● **Task statement**
Copy exactly, please, the lines of the data from its start through the line containing "(NOTCH_X + 1)))".

/---

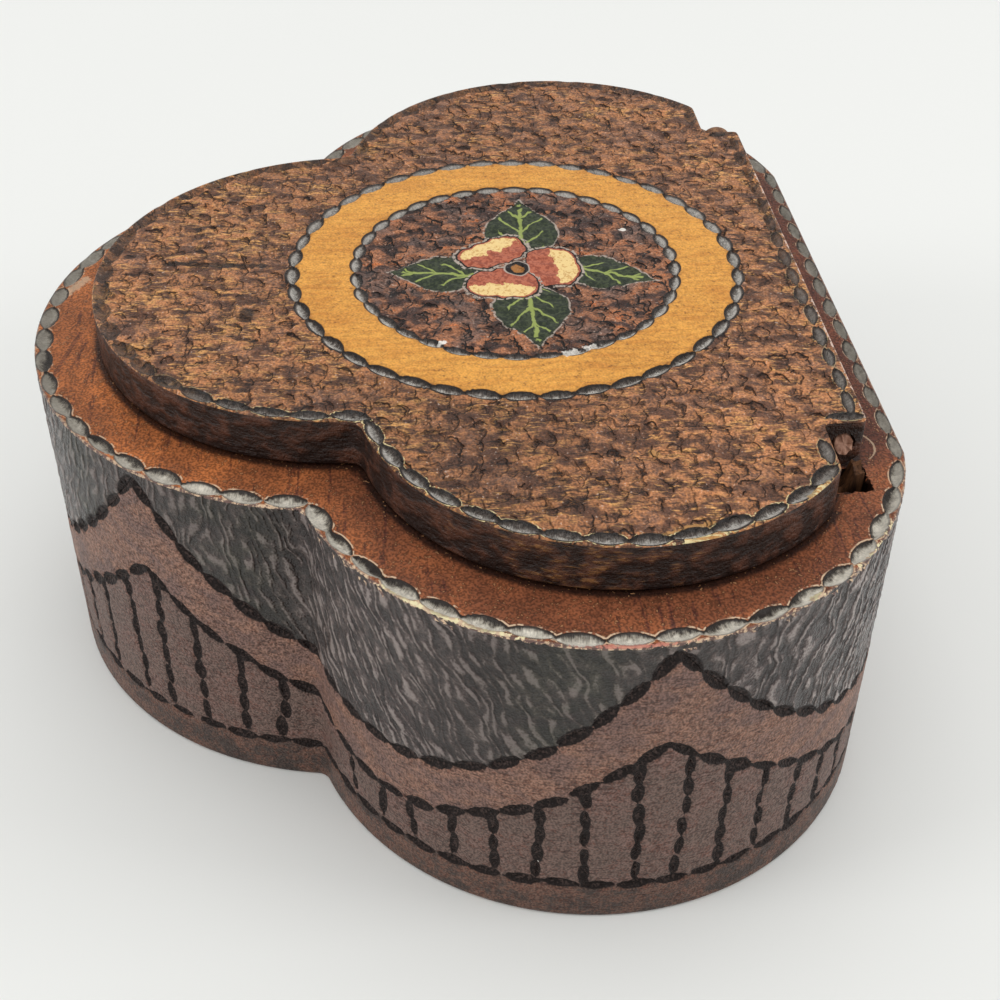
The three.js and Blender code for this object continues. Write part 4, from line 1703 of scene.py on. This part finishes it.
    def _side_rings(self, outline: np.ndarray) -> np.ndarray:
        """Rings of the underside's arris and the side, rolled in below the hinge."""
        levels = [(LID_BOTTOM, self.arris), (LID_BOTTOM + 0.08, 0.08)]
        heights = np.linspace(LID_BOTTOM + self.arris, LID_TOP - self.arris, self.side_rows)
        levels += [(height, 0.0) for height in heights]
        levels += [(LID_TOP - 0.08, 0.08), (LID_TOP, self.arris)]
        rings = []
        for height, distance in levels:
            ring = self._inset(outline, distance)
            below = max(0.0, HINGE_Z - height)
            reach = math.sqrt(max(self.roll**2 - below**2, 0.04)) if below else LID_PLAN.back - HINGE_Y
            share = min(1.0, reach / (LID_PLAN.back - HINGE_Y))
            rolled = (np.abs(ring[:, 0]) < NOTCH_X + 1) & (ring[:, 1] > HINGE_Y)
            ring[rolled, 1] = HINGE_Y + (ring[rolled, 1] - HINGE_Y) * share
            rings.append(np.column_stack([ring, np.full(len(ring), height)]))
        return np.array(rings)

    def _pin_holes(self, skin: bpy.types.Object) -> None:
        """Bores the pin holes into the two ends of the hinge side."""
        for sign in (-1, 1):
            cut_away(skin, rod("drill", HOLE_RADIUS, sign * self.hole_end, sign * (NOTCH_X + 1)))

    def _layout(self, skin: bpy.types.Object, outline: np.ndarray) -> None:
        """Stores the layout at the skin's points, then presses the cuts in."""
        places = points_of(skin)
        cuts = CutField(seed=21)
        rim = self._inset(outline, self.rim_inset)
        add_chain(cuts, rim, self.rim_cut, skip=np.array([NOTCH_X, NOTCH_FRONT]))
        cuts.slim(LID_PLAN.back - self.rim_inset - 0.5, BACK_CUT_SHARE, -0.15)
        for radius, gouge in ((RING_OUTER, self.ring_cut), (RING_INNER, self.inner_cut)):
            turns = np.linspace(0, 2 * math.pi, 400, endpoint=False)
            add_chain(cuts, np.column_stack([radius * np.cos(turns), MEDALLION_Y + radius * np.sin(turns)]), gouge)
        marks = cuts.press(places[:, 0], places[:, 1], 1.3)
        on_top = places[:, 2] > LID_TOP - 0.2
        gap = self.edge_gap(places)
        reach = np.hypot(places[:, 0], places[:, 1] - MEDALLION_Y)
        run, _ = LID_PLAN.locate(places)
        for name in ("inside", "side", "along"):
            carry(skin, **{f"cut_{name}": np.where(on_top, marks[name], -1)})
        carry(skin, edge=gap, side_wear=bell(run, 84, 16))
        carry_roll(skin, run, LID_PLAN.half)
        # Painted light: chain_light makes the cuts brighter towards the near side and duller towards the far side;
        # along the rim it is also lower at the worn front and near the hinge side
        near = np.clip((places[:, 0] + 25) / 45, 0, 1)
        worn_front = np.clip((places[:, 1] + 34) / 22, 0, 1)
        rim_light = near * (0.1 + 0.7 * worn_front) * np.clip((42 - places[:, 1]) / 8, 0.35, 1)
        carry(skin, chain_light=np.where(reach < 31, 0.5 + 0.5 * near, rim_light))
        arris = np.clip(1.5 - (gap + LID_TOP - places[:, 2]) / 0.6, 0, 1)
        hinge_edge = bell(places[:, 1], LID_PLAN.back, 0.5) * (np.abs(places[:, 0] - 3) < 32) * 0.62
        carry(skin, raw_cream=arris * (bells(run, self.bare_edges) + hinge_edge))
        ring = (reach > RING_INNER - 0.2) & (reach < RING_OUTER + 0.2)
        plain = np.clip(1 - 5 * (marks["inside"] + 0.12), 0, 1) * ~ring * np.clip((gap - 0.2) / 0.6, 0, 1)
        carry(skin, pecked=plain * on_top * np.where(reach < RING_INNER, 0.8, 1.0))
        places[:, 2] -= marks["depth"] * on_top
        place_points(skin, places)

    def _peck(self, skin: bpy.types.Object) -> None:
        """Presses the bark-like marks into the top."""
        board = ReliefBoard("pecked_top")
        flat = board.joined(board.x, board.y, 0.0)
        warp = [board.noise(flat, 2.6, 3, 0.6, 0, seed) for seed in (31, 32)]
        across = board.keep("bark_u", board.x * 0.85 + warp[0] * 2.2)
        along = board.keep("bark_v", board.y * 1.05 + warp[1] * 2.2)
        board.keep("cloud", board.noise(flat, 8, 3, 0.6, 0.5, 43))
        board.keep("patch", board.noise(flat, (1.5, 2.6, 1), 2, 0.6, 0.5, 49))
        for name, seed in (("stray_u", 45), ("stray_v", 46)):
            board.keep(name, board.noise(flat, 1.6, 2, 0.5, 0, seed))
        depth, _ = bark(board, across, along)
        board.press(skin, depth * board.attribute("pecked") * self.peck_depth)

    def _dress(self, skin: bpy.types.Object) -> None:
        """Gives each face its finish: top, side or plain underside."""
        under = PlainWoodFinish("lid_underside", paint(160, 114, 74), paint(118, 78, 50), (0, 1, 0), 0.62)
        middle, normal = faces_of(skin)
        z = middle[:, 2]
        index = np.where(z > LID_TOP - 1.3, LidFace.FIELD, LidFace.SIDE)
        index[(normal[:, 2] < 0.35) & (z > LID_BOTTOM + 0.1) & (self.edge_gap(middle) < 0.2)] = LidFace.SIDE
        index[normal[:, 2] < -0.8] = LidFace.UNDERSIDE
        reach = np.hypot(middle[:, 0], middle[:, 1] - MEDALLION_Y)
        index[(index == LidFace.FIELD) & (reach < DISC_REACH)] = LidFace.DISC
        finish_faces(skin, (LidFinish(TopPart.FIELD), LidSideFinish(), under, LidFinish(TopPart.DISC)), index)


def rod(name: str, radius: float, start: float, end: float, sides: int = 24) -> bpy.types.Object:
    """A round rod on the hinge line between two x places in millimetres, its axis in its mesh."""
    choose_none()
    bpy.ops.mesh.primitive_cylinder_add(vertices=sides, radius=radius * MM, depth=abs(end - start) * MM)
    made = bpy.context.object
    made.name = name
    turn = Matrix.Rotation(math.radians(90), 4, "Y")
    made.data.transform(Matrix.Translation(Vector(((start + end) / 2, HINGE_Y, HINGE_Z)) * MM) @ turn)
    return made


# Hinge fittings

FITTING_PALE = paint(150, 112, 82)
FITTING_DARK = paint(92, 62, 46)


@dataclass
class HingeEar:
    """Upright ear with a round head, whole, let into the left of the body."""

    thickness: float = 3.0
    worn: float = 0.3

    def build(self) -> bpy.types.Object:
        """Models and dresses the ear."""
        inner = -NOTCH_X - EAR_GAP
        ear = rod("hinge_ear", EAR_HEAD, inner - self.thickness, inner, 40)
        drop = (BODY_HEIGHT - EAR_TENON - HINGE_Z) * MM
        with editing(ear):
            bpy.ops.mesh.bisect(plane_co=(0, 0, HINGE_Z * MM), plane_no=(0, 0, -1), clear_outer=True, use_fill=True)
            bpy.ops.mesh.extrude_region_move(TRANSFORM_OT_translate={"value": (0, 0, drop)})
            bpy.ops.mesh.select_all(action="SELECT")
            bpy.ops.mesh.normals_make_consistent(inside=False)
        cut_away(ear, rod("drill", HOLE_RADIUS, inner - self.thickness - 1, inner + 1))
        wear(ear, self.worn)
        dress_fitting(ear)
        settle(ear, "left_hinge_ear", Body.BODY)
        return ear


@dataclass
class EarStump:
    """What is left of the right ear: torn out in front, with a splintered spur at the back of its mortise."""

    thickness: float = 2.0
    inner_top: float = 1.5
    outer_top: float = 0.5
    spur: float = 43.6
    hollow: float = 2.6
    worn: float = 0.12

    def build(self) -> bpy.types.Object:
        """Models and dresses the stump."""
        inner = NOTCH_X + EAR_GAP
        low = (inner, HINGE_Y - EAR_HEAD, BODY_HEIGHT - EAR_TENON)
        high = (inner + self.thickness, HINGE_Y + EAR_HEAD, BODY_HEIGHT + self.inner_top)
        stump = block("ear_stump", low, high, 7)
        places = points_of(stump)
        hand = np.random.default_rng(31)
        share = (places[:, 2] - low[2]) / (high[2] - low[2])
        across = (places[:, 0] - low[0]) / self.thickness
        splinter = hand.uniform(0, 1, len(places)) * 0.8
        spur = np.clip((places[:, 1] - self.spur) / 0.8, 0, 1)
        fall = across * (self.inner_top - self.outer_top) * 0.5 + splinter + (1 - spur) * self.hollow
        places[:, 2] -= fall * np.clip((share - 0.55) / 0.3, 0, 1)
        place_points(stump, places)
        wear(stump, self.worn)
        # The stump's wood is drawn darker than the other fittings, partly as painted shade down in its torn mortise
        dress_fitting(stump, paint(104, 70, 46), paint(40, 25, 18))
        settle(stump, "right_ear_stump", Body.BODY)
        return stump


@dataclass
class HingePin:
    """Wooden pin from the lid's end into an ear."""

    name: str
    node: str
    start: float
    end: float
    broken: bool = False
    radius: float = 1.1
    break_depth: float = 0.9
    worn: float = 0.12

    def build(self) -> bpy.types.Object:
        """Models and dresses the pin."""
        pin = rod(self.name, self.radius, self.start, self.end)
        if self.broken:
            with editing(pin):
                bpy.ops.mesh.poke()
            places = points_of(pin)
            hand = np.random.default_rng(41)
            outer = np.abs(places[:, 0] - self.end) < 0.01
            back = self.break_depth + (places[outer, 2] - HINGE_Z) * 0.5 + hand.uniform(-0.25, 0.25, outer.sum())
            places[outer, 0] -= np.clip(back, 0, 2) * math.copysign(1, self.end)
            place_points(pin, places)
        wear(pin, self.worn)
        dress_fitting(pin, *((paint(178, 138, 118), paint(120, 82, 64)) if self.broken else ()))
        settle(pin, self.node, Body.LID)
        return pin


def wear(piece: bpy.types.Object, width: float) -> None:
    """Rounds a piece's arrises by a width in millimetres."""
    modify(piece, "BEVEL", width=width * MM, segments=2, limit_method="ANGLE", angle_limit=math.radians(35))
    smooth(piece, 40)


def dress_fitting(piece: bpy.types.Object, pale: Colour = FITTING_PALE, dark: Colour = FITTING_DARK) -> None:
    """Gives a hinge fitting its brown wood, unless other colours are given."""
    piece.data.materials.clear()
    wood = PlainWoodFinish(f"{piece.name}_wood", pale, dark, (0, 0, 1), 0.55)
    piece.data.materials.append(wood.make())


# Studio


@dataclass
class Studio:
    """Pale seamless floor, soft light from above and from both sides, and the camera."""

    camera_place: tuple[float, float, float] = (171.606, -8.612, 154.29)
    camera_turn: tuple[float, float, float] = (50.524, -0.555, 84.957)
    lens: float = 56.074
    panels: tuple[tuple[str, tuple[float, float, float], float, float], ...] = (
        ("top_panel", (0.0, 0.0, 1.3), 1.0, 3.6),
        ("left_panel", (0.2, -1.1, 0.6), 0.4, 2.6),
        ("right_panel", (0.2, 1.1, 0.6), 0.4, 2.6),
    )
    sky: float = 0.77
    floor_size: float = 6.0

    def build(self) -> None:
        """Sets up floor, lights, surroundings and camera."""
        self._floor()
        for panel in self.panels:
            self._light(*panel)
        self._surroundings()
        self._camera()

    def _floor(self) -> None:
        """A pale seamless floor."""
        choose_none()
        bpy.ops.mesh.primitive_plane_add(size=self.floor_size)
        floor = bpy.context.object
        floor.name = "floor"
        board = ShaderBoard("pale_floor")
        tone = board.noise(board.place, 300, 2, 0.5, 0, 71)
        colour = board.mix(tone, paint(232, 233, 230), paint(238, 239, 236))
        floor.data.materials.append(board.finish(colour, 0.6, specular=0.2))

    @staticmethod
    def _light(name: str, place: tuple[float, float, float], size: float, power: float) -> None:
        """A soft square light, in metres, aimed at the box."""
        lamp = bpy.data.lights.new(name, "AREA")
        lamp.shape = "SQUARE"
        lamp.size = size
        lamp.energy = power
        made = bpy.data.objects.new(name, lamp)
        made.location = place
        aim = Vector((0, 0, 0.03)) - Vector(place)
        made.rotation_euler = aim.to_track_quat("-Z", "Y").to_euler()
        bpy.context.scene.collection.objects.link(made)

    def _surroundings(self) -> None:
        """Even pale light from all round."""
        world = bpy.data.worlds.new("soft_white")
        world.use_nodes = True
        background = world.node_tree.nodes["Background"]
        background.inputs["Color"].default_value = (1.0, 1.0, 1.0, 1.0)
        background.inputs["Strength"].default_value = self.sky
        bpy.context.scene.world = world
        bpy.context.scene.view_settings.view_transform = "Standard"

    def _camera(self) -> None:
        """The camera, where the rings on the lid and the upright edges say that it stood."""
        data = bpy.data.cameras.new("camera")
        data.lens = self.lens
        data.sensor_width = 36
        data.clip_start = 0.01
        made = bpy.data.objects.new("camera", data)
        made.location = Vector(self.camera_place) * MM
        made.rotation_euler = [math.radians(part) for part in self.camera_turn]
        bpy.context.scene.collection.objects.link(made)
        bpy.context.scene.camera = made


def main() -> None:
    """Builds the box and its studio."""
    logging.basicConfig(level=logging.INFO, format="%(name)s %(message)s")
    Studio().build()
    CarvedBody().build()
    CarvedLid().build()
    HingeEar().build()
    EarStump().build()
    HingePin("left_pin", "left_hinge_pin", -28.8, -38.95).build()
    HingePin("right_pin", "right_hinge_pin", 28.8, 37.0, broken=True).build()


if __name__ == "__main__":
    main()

\---

● **Full answer**
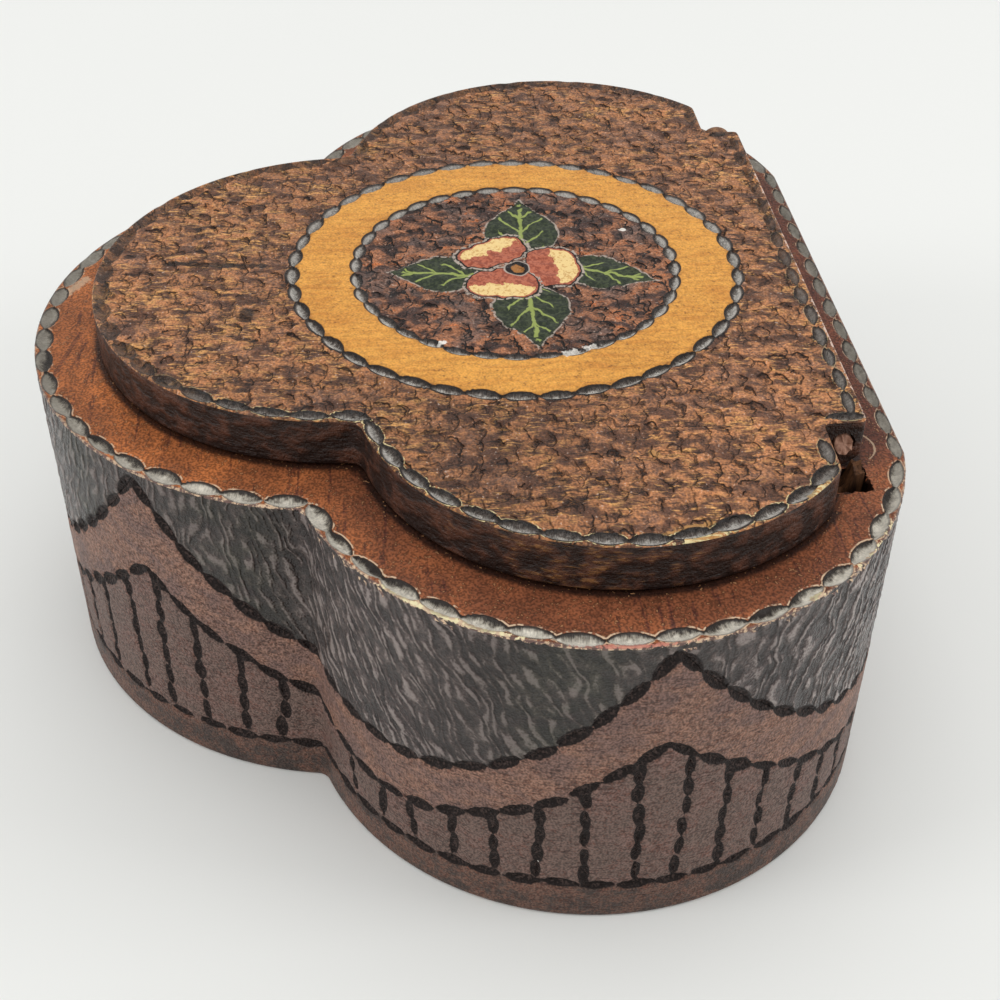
The three.js and Blender code for this object continues. Write part 4, from line 1703 of scene.py on. This part finishes it.
    def _side_rings(self, outline: np.ndarray) -> np.ndarray:
        """Rings of the underside's arris and the side, rolled in below the hinge."""
        levels = [(LID_BOTTOM, self.arris), (LID_BOTTOM + 0.08, 0.08)]
        heights = np.linspace(LID_BOTTOM + self.arris, LID_TOP - self.arris, self.side_rows)
        levels += [(height, 0.0) for height in heights]
        levels += [(LID_TOP - 0.08, 0.08), (LID_TOP, self.arris)]
        rings = []
        for height, distance in levels:
            ring = self._inset(outline, distance)
            below = max(0.0, HINGE_Z - height)
            reach = math.sqrt(max(self.roll**2 - below**2, 0.04)) if below else LID_PLAN.back - HINGE_Y
            share = min(1.0, reach / (LID_PLAN.back - HINGE_Y))
            rolled = (np.abs(ring[:, 0]) < NOTCH_X + 1) & (ring[:, 1] > HINGE_Y)
            ring[rolled, 1] = HINGE_Y + (ring[rolled, 1] - HINGE_Y) * share
            rings.append(np.column_stack([ring, np.full(len(ring), height)]))
        return np.array(rings)

    def _pin_holes(self, skin: bpy.types.Object) -> None:
        """Bores the pin holes into the two ends of the hinge side."""
        for sign in (-1, 1):
            cut_away(skin, rod("drill", HOLE_RADIUS, sign * self.hole_end, sign * (NOTCH_X + 1)))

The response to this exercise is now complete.